The first fusillade lasted 30 minutes and firing continued sporadically until the middle of the afternoon.  The troops pinned down, the Ojibwe turned their sights on the steamers.  Wooden hulls offered little protection.  Several men caught splinters and one pilot lost an arm while everyone groveled in the bilges. 

The rattle of the battle was plainly heard in Walker, the crack of the soldiers’ Krags and the boom of the Indian Winchesters.  When the firing tapered off, townspeople feared the worst.  The telegraph hammered out rumors, a massacre with General Bacon dead.  All over the Upper Midwest, the U.S. Army began to mobilize, slow but sure, more Gatling guns loaded onto flatcars, soldiers packed into coaches.  The “moccasin telegraph” was busy too.  Runners were dispatched to far-flung bands of Ojibwe.  Will you join us against the whites?  

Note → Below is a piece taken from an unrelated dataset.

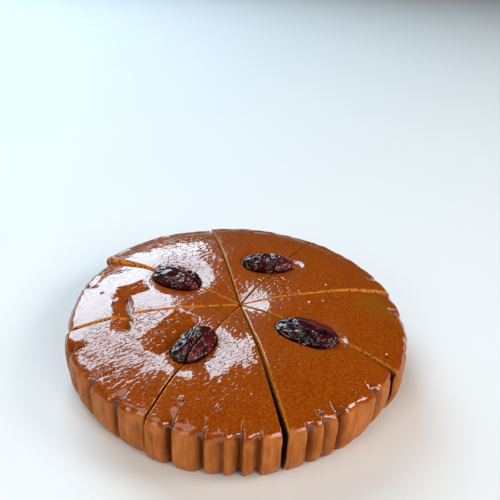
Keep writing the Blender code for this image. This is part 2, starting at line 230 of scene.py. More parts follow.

The troops spent a miserable night in bitter cold, no shelter, no rations.  First light, Private Daniel F. Schwallenstocker ventured into Old Bug’s garden to dig potatoes.  He was shot dead, by Old Bug’s son some say.  Remember his name if you can, he was the last American soldier to die in the Indian Wars.   

A relief steamer was dispatched to land supplies and bring off the wounded, but hostile fire drove it away after it got only one man aboard and a single barrel of rations ashore.  By afternoon, the firing had ceased and the men were able to make biscuits and bacon, their first meal in two days. 

Portraits of six fatalities and wounded US Army casualties displayed in the St Paul Globe October 9, 1898.

The rail line at Walker was finally reinforced on October 7 with 200 more troops from the Third Infantry.  Later that same afternoon, Bacon and his men were extracted from Sugar Point by the steamers and barge.  The score:  Six soldiers and one Indian policeman dead, nine wounded.  The Ojibwe had suffered no casualties.  Yet in his first report to Washington, Bacon insisted he had won the battle and steadfastly maintained that delusion afterward. 

Most Ojibwe wanted no part of the fight, but some did. “[A]s many as leaves in the forest,” one hostile chief bragged.  The government tread lightly.  Winter was on the wind, the lake would soon freeze and the steamers would be useless.  It might take 5,000 men to find and defeat three dozen hostiles and the efforts would surely create more hostility.  If those 15 Ojibwe who had assaulted the marshals and freed Old Bug would turn themselves in, there would be no war.  General Bacon was furious.  He wanted another crack at those Indians.  But various chiefs agreed to round them up and send them in, which they did.   

A dozen Ojibwe served from two to 10 months but not Old Bug. He returned to his cabin and picked up the soldiers’ empty shell casings, which he fashioned into a necklace which he proudly wore until his death, some 18 years after the shoot-out.  He was never arrested, never again subject to any white man’s papers.  The government decided to leave him alone.